Obedece a la misma pauta que nadie proteste por la discriminación de las mujeres en Arabia Saudita o por la violencia de la fuerza pública en Filipinas, mucho menos por lo que hacen los mercenarios estadunidenses en Afganistán o en Irak.
Pero lo más interesante es que se haya imitado la coreografía, el espectáculo de la genuflexión que pusieron de moda los deportistas profesionales de Estados Unidos. Allí ya produjo imágenes de esperpento, como la de los legisladores demócratas con elegantes mascadas de kente (imposible ser más africano que eso), arrodillados ante las cámaras. En el resto del mundo es todavía peor. Porque la genuflexión significa cosas distintas y nunca está claro ante quién ni por qué motivo doblan la rodilla todos, empezando por el primer ministro Trudeau: en eso precisamente consiste la hegemonía cultural (uno hace lo que hacen los futbolistas gringos, porque lo hacen los futbolistas gringos).

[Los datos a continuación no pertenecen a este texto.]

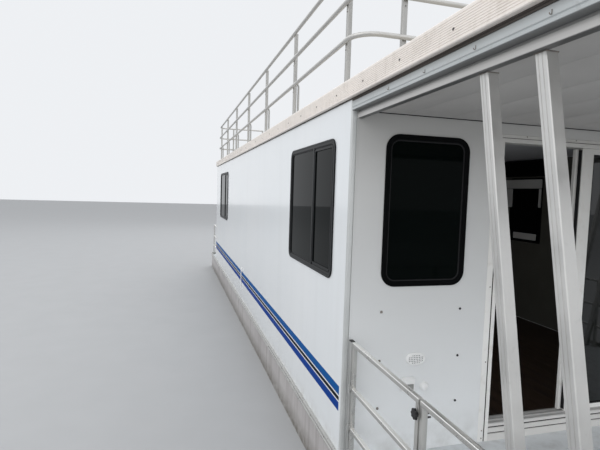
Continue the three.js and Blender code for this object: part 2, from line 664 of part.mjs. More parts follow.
const strut = loft(STRUT_RINGS.map(([z, half, deep]) => [
  [-half, STRUT_Y, z], [0, STRUT_Y - deep, z], [half, STRUT_Y, z], [0, STRUT_Y + deep, z],
]));
const gearcase = new THREE.CylinderGeometry(GEARCASE.radius, GEARCASE.radius, GEARCASE.long, 12);
const noseCone = new THREE.ConeGeometry(GEARCASE.radius, NOSE, 12).rotateX(Math.PI);
const shaft = new THREE.CylinderGeometry(SHAFT.radius, SHAFT.radius, SHAFT.long, 12);
add('motor_leg', join(
  block([-70, 70], YOKE_Y, [STEER_TUBE.z[1] + GAP, TILT.z + 100]),
  block([-60, 60], YOKE_Y, [440, STEER_TUBE.z[0] - GAP]),
  block([-60, 60], [STEER_Y + 62, STEER_Y + 200], [440, TILT.z + 185]),
  block([-150, 150], [STEER_Y - 90, STEER_Y + 360], [TILT.z + 160, TILT.z + 200]),
  strut,
  block([-95, 95], [STEER_Y - 40, STEER_Y + 340], [372, 382]),
  block([-8, 8], [STEER_Y + 60, STEER_Y + 230], [30, PROP_Z]),
  gearcase.translate(0, GEARCASE.y, PROP_Z),
  noseCone.translate(0, GEARCASE.y - (GEARCASE.long + NOSE) / 2, PROP_Z),
  shaft.translate(0, SHAFT.end - SHAFT.long / 2, PROP_Z)), motorDark);

// z, half width, front, back
const COVER_RINGS = [
  [TILT.z + 200 + GAP, 175, -95, 385],
  [TILT.z + 260, 195, -105, 400],
  [TILT.z + 520, 185, -95, 400],
  [TILT.z + 620, 160, -50, 375],
  [TILT.z + 650, 110, 20, 300],
];
const coverRing = ([z, half, front, back]) => Array.from({ length: 16 }, (_, i) => {
  const turn = (i / 16) * Math.PI * 2;
  const squared = (v) => Math.sign(v) * Math.abs(v) ** 0.6;
  return [half * squared(Math.cos(turn)),
    STEER_Y + (front + back) / 2 + (back - front) / 2 * squared(Math.sin(turn)), z];
});
add('motor_cover', loft(COVER_RINGS.map(coverRing)), motorDark);

const BLADES = 3;
const BLADE_PITCH = 0.9;
const bladeOutline = new THREE.Shape();
bladeOutline.moveTo(-22, 30);
bladeOutline.quadraticCurveTo(-75, 90, -30, 135);
bladeOutline.quadraticCurveTo(15, 150, 50, 105);
bladeOutline.quadraticCurveTo(50, 60, 22, 30);
const BLADE_THICK = 6;
const HUB = { radius: 42, long: 78 };
const blades = Array.from({ length: BLADES }, (_, i) => (
  extrude(bladeOutline, BLADE_THICK, 0, 3).translate(0, 0, -BLADE_THICK / 2).rotateY(BLADE_PITCH)
    .rotateX(Math.PI / 2).rotateY((i / BLADES) * Math.PI * 2)));
const bore = turningFit(SHAFT.radius);
const hub = new THREE.CylinderGeometry(HUB.radius, HUB.radius, HUB.long, 12);
const propeller = cut(join(hub, ...blades),
  new THREE.CylinderGeometry(bore, bore, 2 * HUB.long, 12));
add('propeller', propeller.translate(0, SHAFT.end - 40, PROP_Z), motorDark);

export default boat;
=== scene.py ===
# %% [markdown]
# A family houseboat on two hulls, seen from just outboard of its starboard bow. Its frame holds the
# hulls, panels, posts, rails and doors at their real size. This file gives each of them the surface
# that it has in use: glossy panels, dull extrusions, dark windows and a deck with grip.
#
# The frame comes in first and is never moved, so every piece below can be placed by asking the
# frame where its neighbours are. Metres, +Z up, bow towards -Y, port towards +X.

# %% Load the frame
from math import atan2, cos, pi, radians, sin

import bmesh
import bpy
from mathutils import Matrix, Vector


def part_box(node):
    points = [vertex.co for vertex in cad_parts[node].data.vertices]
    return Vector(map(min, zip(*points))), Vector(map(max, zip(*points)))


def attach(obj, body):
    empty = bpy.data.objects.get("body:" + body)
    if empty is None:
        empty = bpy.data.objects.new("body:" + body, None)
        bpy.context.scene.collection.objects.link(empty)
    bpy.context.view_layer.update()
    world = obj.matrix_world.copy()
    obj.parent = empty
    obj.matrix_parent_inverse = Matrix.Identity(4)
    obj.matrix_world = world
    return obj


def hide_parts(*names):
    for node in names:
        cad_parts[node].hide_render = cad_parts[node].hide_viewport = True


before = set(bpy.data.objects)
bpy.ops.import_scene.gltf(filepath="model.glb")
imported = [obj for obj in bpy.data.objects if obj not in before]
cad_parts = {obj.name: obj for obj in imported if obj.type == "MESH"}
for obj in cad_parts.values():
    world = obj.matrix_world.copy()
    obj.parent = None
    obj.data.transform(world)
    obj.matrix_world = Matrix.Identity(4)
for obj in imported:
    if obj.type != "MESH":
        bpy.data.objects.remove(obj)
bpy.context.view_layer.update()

# %% [markdown]
# A few planes come up again and again: both bulkheads, the side walls' outer faces, deck and roof.
# They are read off the frame, so no size is copied. `at` turns a station aft of the front bulkhead,
# as a builder measures it, into a place.

# %% Planes of the boat
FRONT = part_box("bulkhead_front")[0].y
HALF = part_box("deck")[1].x
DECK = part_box("deck")[1].z
BOW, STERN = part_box("deck")[0].y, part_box("deck")[1].y
EAVES, ROOF_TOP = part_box("roof")[0].z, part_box("roof")[1].z
WATERLINE = 0.45


def at(station):
    return FRONT + station


AFT = at(8.235)
print("bulkheads", round(FRONT, 3), round(AFT, 3), "deck", round(DECK, 3))

# %% [markdown]
# The camera stands where the photo was taken, about 1.9 m above the waterline and a metre outboard
# of the wall. Edges of known direction in the photo gave its turn, its slight look down and roll,
# and its lens.

# %% Camera
CAMERA_AT = Vector((-2.827, -6.19, 2.395))
YAW, PITCH, ROLL = radians(15.74), radians(4.0), radians(-1.75)
LENS = 27.3                                        # mm on a 36 mm wide sensor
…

Es probable que mediante la epidemia, la recesión, las elecciones estadunidenses, el tema siga estando en primera plana y que sea motivo de agitación en los meses que vienen. Y es probable que el pleito se lleve donde sea menos costoso, menos incómodo, más espectacular también, y que ocasione una nueva guerra cultural como las que han tenido los norteamericanos desde hace 30 años. Al final, no cambia nada sustantivo, pero todos tienen motivos para sentirse muy satisfechos.
Como anuncio está la decisión de HBO de borrar de su catálogo Lo que el viento se llevó. No sirve de nada, no remedia nada, no ayuda a nadie en nada, pero permite una exhibición espectacular de buenos sentimientos —que además no cuesta. Me interesa porque veremos esa misma lógica imponerse en el resto del mundo, es lo que sigue después de la genuflexión y tiene el mismo sentido.
La empresa dijo que prohibía la película porque en ella se manifiestan prejuicios inaceptables. Y anunció que la restituiría cuando fuera posible ponerla en contexto y denunciar esos prejuicios. Es indudable, toda obra manifiesta los prejuicios de su tiempo y sería una gran cosa que pudiéramos poner en contexto toda la producción cultural de la humanidad: el antisemitismo de Quevedo, el machismo de Tolstoi, el racismo de Kipling o los estereotipos de rusos, árabes o mexicanos en las series de HBO. Si fuese en serio, se trataría de la educación cívica. Pero no: mejor el circo.